Glacial hazards in the western Alps



The project is included in Operative Program of the European cross-border territorial cooperation “Alcotra 2007-2013”. It brings together specialized scientific expertise Italian and French that deal to study the mountain and its dangerousness. It is divided into a part of studies conducted on the entire framework of the Western Alps and in actions on the pilot sites identified by the project.


The project was aimed to improve risk management in the Alps and in particular to give practical answers and theoretical application to the risks due to the reduction of the volume and the surface of the glaciers in the Western Alps. The acquisition of a deeper level of understanding of these phenomena is essential for rational land use planning.


The following activities were carried out: a photointerpretation to locate and quantify the glaciated areas and make a geomorphological mapping of the areas recently deglaciated; a classification of the types of hazard; an application of semi-automatic methods for determining the areas prone for debris flows; direct analysis and monitoring in pilot sites.

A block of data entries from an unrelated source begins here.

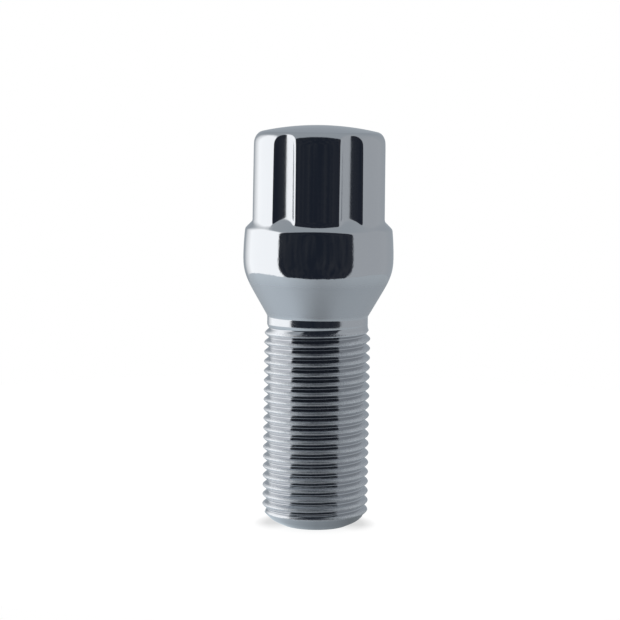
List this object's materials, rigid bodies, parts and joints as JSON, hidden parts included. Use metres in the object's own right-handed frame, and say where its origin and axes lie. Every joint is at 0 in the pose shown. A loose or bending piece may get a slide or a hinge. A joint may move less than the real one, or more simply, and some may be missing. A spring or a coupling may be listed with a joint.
{
  "type": "wheel bolt",
  "caption": "Chrome-plated steel wheel bolt with a fine-threaded shank, conical seat, barrel-shaped collar and a domed, fluted head for a spline socket.",
  "frame": {"origin": "centre of the flat face at the threaded tip, which the bolt stands on", "axes": "+Z along the bolt's axis, from the threaded tip to the domed head; X and Y across it, with +X through the middle of a flute"},
  "size_m": [0.0194, 0.0194, 0.0521],
  "materials": {
    "chrome_plate": "bright chrome plate over forged steel, polished on the head and collar, slightly satin on the seat and along the thread's crests"
  },
  "bodies": {
    "root": {"wheel_bolt": "chrome_plate"}
  },
  "joints": []
}
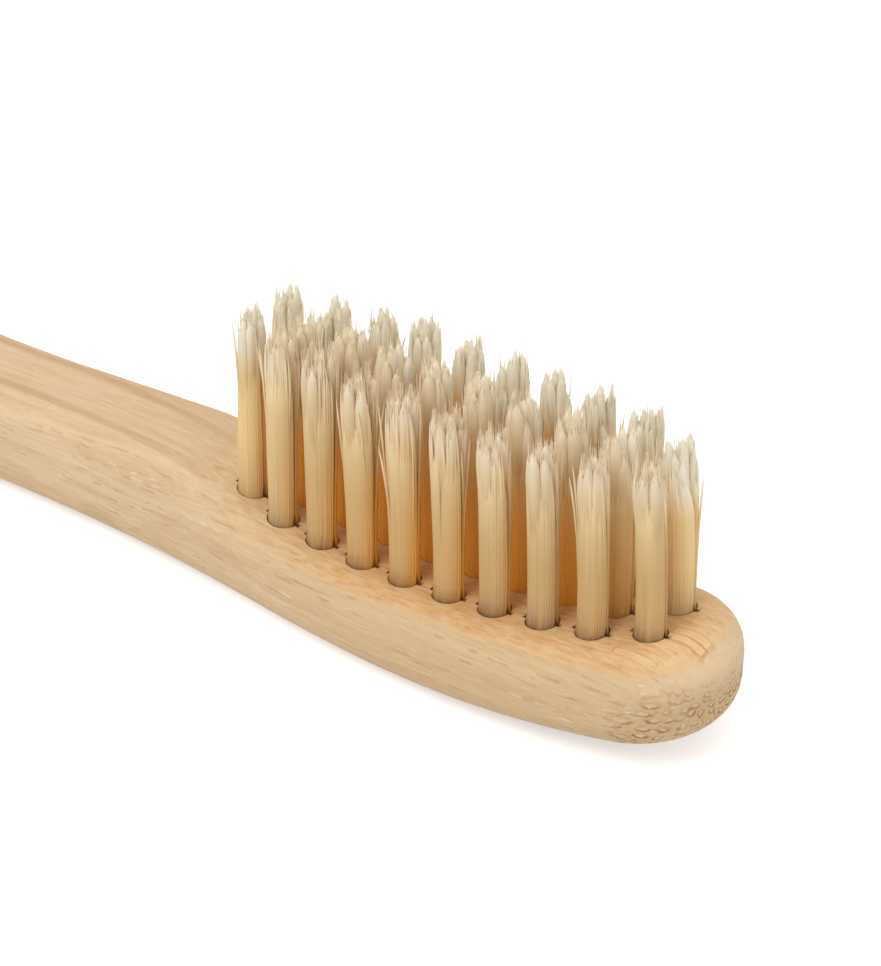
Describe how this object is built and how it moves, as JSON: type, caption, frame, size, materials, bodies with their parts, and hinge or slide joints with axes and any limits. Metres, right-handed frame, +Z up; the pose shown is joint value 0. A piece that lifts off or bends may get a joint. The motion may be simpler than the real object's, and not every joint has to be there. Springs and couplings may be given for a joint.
{
  "type": "manual toothbrush",
  "caption": "Straight bamboo-handled manual toothbrush with folded bristle tufts held by flat wire anchors in blind sockets in the head.",
  "frame": {"origin": "under the middle of the brush, on the plane that its flat back rests on", "axes": "+X along the handle from the butt to the head's tip, +Z up from the back along the bristles, +Y to the left seen from the butt with the bristles up"},
  "size_m": [0.18, 0.013, 0.0173],
  "materials": {
    "bamboo": "sanded bamboo, bare and matt, fine fibres along the handle",
    "bristle": "soft cream filaments, slightly see-through towards the tips",
    "anchor_wire": "plain drawn flat wire"
  },
  "bodies": {
    "root": {"handle": "bamboo", "tuft_right_01": "bristle", "tuft_right_02": "bristle", "tuft_right_03": "bristle", "tuft_right_04": "bristle", "tuft_right_05": "bristle", "tuft_right_06": "bristle", "tuft_right_07": "bristle", "tuft_right_08": "bristle", "tuft_right_09": "bristle", "tuft_right_10": "bristle", "tuft_middle_01": "bristle", "tuft_middle_02": "bristle", "tuft_middle_03": "bristle", "tuft_middle_04": "bristle", "tuft_middle_05": "bristle", "tuft_middle_06": "bristle", "tuft_middle_07": "bristle", "tuft_middle_08": "bristle", "tuft_left_01": "bristle", "tuft_left_02": "bristle", "tuft_left_03": "bristle", "tuft_left_04": "bristle", "tuft_left_05": "bristle", "tuft_left_06": "bristle", "tuft_left_07": "bristle", "tuft_left_08": "bristle", "tuft_left_09": "bristle", "tuft_left_10": "bristle", "anchor_right_01": "anchor_wire", "anchor_right_02": "anchor_wire", "anchor_right_03": "anchor_wire", "anchor_right_04": "anchor_wire", "anchor_right_05": "anchor_wire", "anchor_right_06": "anchor_wire", "anchor_right_07": "anchor_wire", "anchor_right_08": "anchor_wire", "anchor_right_09": "anchor_wire", "anchor_right_10": "anchor_wire", "anchor_middle_01": "anchor_wire", "anchor_middle_02": "anchor_wire", "anchor_middle_03": "anchor_wire", "anchor_middle_04": "anchor_wire", "anchor_middle_05": "anchor_wire", "anchor_middle_06": "anchor_wire", "anchor_middle_07": "anchor_wire", "anchor_middle_08": "anchor_wire", "anchor_left_01": "anchor_wire", "anchor_left_02": "anchor_wire", "anchor_left_03": "anchor_wire", "anchor_left_04": "anchor_wire", "anchor_left_05": "anchor_wire", "anchor_left_06": "anchor_wire", "anchor_left_07": "anchor_wire", "anchor_left_08": "anchor_wire", "anchor_left_09": "anchor_wire", "anchor_left_10": "anchor_wire"}
  },
  "joints": []
}
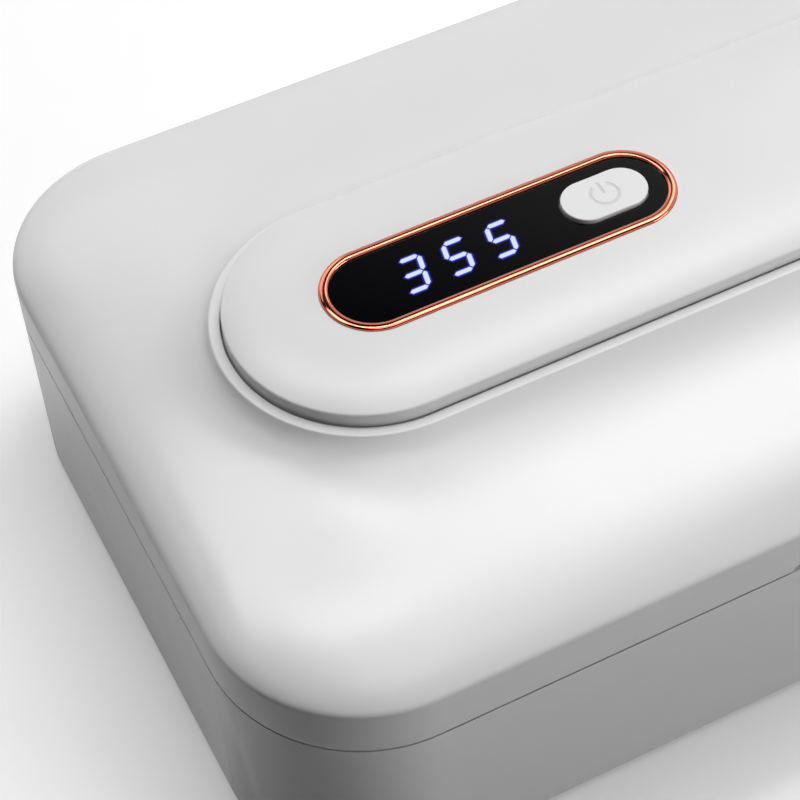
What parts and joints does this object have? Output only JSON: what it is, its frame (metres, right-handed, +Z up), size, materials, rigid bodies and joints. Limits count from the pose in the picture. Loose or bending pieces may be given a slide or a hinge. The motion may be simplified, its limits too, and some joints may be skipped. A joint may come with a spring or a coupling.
{
  "type": "uv sterilizer box",
  "caption": "Rounded lidded box that disinfects small items with ultraviolet light; hinged lid with a raised control pod, digit display and power button.",
  "frame": {"origin": "centre of the whole footprint, hinge barrels included, on the plane that the rubber feet stand on", "axes": "+X along the length, to the right as the user faces the front; +Y to the hinges at the back; +Z up"},
  "size_m": [0.22, 0.1416, 0.0667],
  "materials": {
    "white_casing": "satin white moulded ABS",
    "white_pod": "fine satin white moulded ABS",
    "white_key": "smooth satin white key cap",
    "mirror_plated": "bright vacuum-plated moulded ABS",
    "polished_sheet": "polished aluminium sheet",
    "rose_gold": "polished rose-gold plating",
    "dark_window": "polished black acrylic",
    "lit_bars": "glowing cool blue-white",
    "dark_bars": "unlit, almost black",
    "display_block": "matt dark grey moulding",
    "rubber_grey": "matt grey rubber",
    "silicone": "soft pale silicone",
    "foam": "black foam tape",
    "plated_steel": "zinc-plated steel",
    "ground_steel": "ground stainless steel",
    "nickel": "bright nickel plating",
    "tin_plate": "tin-plated stamped steel",
    "clear_plate": "clear quartz glass",
    "lamp_board_white": "aluminium core under a white mask",
    "lamp_chip": "ceramic chip with a clear lens",
    "green_board": "green circuit board laminate",
    "connector_ivory": "ivory nylon",
    "chip_black": "matt black epoxy",
    "plunger_grey": "dark grey nylon",
    "ferrite": "dark grey pressed ferrite",
    "contact_glass": "pale green sealed glass",
    "cell_wrap": "silver laminate pouch",
    "lead_pvc": "soft PVC insulation",
    "cable_grey": "grey PVC sheath"
  },
  "bodies": {
    "base": {"base_shell": "white_casing", "chamber_liner": "mirror_plated", "liner_screws": "plated_steel", "rubber_feet": "rubber_grey", "base_magnets": "nickel", "interlock_magnet": "nickel", "lid_seal": "silicone", "hinge_pins": "ground_steel"},
    "lid": {"lid_shell": "white_casing", "lid_inner_cover": "white_casing", "pod_cover": "white_pod", "lid_reflector": "polished_sheet", "bezel_ring": "rose_gold", "display_window": "dark_window", "lit_segments": "lit_bars", "dark_segments": "dark_bars", "segment_display": "display_block", "battery_tape": "foam", "inner_cover_screws": "plated_steel", "lamp_screws": "plated_steel", "pod_screws": "plated_steel", "display_board_screws": "plated_steel", "main_board_screws": "plated_steel", "lid_magnets": "nickel", "usb_socket": "tin_plate", "lamp_plates": "clear_plate", "lamp_boards": "lamp_board_white", "lamp_chips": "lamp_chip", "display_board": "green_board", "main_board": "green_board", "board_connectors": "connector_ivory", "board_chips": "chip_black", "buzzer": "chip_black", "button_switch": "chip_black", "boost_inductor": "ferrite", "reed_switch": "contact_glass", "battery_cell": "cell_wrap", "battery_leads": "lead_pvc", "lamp_leads": "lead_pvc", "display_cable": "cable_grey"},
    "button": {"power_button": "white_key", "switch_plunger": "plunger_grey"}
  },
  "joints": [
    {"name": "lid_hinge", "type": "hinge", "parent": "base", "child": "lid", "pos_m": [0, 0.068, 0.0396], "axis": [-1, 0, 0], "range_deg": [0, 100]},
    {"name": "power_button_press", "type": "slide", "parent": "lid", "child": "button", "axis": [0, 0, -1], "range_m": [0, 0.0005], "stiffness_N_per_m": 1000, "springref_m": -0.0005}
  ]
}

The research carried out led to a more thorough assessment of the effects of climate change in the Western Alps in relation to glacial and periglacial hazards. The collaboration of experts from different fields of science and of different nations and the easy access to the results obtained during the project can facilitate collaboration in the management of cross-border territories.


They were produced: an inventory of the glaciers of the Western Alps; a geomorphological mapping of the glaciated areas during the LIA; a classification of the types of hazards; a zoning according to the predisposition to instability and the understanding of the mechanisms of instability in the five monitored pilot sites.


Through a multidisciplinary approach it was possible to analyze the complexity of the hazards of glacial and periglacial origin and clarify the key points for a risk assessment. A better understanding of the glacier dynamics over the past 150 years, obtained through the project, is essential for a rational land planning and improved risk management.